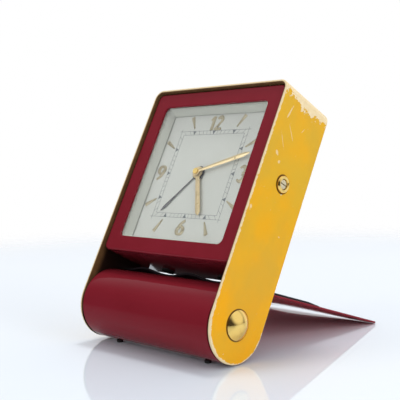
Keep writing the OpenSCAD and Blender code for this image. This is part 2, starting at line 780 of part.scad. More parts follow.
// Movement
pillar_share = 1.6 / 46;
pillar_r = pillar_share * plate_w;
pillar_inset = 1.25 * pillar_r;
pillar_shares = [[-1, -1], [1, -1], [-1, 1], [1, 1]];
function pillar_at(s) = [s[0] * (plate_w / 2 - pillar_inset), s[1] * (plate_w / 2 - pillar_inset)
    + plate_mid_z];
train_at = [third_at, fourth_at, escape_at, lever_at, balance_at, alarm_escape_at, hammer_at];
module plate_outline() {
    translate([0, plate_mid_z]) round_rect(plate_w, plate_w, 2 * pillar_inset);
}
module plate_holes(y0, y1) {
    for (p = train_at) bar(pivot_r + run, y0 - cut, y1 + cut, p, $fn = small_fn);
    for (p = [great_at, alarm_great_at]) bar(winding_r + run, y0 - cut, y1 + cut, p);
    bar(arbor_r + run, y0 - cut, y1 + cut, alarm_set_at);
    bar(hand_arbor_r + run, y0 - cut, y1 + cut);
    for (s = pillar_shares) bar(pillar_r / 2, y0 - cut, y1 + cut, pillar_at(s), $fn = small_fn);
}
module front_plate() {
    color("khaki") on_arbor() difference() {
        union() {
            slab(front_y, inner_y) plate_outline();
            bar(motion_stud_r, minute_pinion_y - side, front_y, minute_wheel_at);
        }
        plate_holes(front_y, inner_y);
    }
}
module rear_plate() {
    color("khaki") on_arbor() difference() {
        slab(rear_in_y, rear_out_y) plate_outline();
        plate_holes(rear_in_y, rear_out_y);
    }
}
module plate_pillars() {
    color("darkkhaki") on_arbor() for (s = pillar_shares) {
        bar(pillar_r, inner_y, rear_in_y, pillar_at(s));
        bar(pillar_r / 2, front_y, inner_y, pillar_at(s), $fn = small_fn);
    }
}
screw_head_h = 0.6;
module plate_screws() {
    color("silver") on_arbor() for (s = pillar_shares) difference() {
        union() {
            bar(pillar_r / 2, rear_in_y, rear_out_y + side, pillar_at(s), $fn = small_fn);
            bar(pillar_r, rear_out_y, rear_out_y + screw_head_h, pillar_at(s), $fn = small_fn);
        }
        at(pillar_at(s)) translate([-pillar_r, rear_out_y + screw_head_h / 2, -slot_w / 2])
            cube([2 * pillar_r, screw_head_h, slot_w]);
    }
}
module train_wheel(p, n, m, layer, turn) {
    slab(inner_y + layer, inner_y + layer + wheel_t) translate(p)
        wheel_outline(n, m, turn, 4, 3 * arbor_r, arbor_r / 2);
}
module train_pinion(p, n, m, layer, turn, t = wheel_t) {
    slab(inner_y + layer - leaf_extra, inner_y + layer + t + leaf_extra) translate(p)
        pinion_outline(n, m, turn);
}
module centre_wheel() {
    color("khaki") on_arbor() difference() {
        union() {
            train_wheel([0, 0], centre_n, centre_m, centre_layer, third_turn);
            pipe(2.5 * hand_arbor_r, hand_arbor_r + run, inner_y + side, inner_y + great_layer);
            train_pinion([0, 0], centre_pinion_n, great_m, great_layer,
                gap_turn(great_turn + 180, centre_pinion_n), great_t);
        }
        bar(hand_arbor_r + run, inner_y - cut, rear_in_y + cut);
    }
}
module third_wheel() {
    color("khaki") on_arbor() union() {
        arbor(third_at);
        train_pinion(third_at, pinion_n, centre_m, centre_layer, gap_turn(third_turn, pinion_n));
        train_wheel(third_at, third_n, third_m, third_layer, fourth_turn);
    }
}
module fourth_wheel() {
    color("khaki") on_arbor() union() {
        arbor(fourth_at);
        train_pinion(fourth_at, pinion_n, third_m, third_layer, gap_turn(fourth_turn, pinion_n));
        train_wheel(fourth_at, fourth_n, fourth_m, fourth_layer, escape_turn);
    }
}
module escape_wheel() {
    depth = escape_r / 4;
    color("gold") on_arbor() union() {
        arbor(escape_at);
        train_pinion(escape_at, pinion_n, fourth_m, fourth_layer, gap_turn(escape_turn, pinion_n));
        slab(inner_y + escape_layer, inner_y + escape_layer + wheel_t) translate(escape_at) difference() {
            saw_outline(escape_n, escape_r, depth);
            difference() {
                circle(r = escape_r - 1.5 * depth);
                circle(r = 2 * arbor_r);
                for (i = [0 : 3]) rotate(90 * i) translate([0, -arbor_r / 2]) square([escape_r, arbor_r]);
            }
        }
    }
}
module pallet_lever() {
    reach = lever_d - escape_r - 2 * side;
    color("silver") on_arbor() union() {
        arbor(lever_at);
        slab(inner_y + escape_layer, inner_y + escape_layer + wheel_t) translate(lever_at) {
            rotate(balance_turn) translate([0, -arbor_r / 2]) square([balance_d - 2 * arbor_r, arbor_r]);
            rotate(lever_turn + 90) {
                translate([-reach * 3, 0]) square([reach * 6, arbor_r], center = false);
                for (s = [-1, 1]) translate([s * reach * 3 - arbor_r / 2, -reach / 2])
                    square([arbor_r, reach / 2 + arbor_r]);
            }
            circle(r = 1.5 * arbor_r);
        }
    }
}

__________

Return all of the data exactly as it reads.

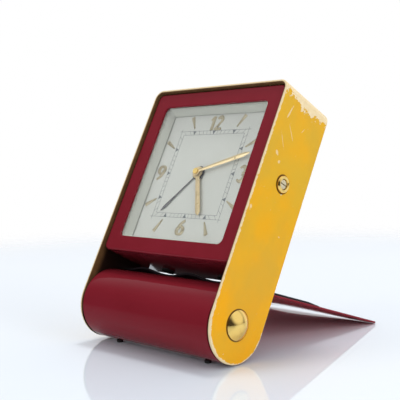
Keep writing the OpenSCAD and Blender code for this image. This is part 2, starting at line 780 of part.scad. More parts follow.
// Movement
pillar_share = 1.6 / 46;
pillar_r = pillar_share * plate_w;
pillar_inset = 1.25 * pillar_r;
pillar_shares = [[-1, -1], [1, -1], [-1, 1], [1, 1]];
function pillar_at(s) = [s[0] * (plate_w / 2 - pillar_inset), s[1] * (plate_w / 2 - pillar_inset)
    + plate_mid_z];
train_at = [third_at, fourth_at, escape_at, lever_at, balance_at, alarm_escape_at, hammer_at];
module plate_outline() {
    translate([0, plate_mid_z]) round_rect(plate_w, plate_w, 2 * pillar_inset);
}
module plate_holes(y0, y1) {
    for (p = train_at) bar(pivot_r + run, y0 - cut, y1 + cut, p, $fn = small_fn);
    for (p = [great_at, alarm_great_at]) bar(winding_r + run, y0 - cut, y1 + cut, p);
    bar(arbor_r + run, y0 - cut, y1 + cut, alarm_set_at);
    bar(hand_arbor_r + run, y0 - cut, y1 + cut);
    for (s = pillar_shares) bar(pillar_r / 2, y0 - cut, y1 + cut, pillar_at(s), $fn = small_fn);
}
module front_plate() {
    color("khaki") on_arbor() difference() {
        union() {
            slab(front_y, inner_y) plate_outline();
            bar(motion_stud_r, minute_pinion_y - side, front_y, minute_wheel_at);
        }
        plate_holes(front_y, inner_y);
    }
}
module rear_plate() {
    color("khaki") on_arbor() difference() {
        slab(rear_in_y, rear_out_y) plate_outline();
        plate_holes(rear_in_y, rear_out_y);
    }
}
module plate_pillars() {
    color("darkkhaki") on_arbor() for (s = pillar_shares) {
        bar(pillar_r, inner_y, rear_in_y, pillar_at(s));
        bar(pillar_r / 2, front_y, inner_y, pillar_at(s), $fn = small_fn);
    }
}
screw_head_h = 0.6;
module plate_screws() {
    color("silver") on_arbor() for (s = pillar_shares) difference() {
        union() {
            bar(pillar_r / 2, rear_in_y, rear_out_y + side, pillar_at(s), $fn = small_fn);
            bar(pillar_r, rear_out_y, rear_out_y + screw_head_h, pillar_at(s), $fn = small_fn);
        }
        at(pillar_at(s)) translate([-pillar_r, rear_out_y + screw_head_h / 2, -slot_w / 2])
            cube([2 * pillar_r, screw_head_h, slot_w]);
    }
}
module train_wheel(p, n, m, layer, turn) {
    slab(inner_y + layer, inner_y + layer + wheel_t) translate(p)
        wheel_outline(n, m, turn, 4, 3 * arbor_r, arbor_r / 2);
}
module train_pinion(p, n, m, layer, turn, t = wheel_t) {
    slab(inner_y + layer - leaf_extra, inner_y + layer + t + leaf_extra) translate(p)
        pinion_outline(n, m, turn);
}
module centre_wheel() {
    color("khaki") on_arbor() difference() {
        union() {
            train_wheel([0, 0], centre_n, centre_m, centre_layer, third_turn);
            pipe(2.5 * hand_arbor_r, hand_arbor_r + run, inner_y + side, inner_y + great_layer);
            train_pinion([0, 0], centre_pinion_n, great_m, great_layer,
                gap_turn(great_turn + 180, centre_pinion_n), great_t);
        }
        bar(hand_arbor_r + run, inner_y - cut, rear_in_y + cut);
    }
}
module third_wheel() {
    color("khaki") on_arbor() union() {
        arbor(third_at);
        train_pinion(third_at, pinion_n, centre_m, centre_layer, gap_turn(third_turn, pinion_n));
        train_wheel(third_at, third_n, third_m, third_layer, fourth_turn);
    }
}
module fourth_wheel() {
    color("khaki") on_arbor() union() {
        arbor(fourth_at);
        train_pinion(fourth_at, pinion_n, third_m, third_layer, gap_turn(fourth_turn, pinion_n));
        train_wheel(fourth_at, fourth_n, fourth_m, fourth_layer, escape_turn);
    }
}
module escape_wheel() {
    depth = escape_r / 4;
    color("gold") on_arbor() union() {
        arbor(escape_at);
        train_pinion(escape_at, pinion_n, fourth_m, fourth_layer, gap_turn(escape_turn, pinion_n));
        slab(inner_y + escape_layer, inner_y + escape_layer + wheel_t) translate(escape_at) difference() {
            saw_outline(escape_n, escape_r, depth);
            difference() {
                circle(r = escape_r - 1.5 * depth);
                circle(r = 2 * arbor_r);
                for (i = [0 : 3]) rotate(90 * i) translate([0, -arbor_r / 2]) square([escape_r, arbor_r]);
            }
        }
    }
}
module pallet_lever() {
    reach = lever_d - escape_r - 2 * side;
    color("silver") on_arbor() union() {
        arbor(lever_at);
        slab(inner_y + escape_layer, inner_y + escape_layer + wheel_t) translate(lever_at) {
            rotate(balance_turn) translate([0, -arbor_r / 2]) square([balance_d - 2 * arbor_r, arbor_r]);
            rotate(lever_turn + 90) {
                translate([-reach * 3, 0]) square([reach * 6, arbor_r], center = false);
                for (s = [-1, 1]) translate([s * reach * 3 - arbor_r / 2, -reach / 2])
                    square([arbor_r, reach / 2 + arbor_r]);
            }
            circle(r = 1.5 * arbor_r);
        }
    }
}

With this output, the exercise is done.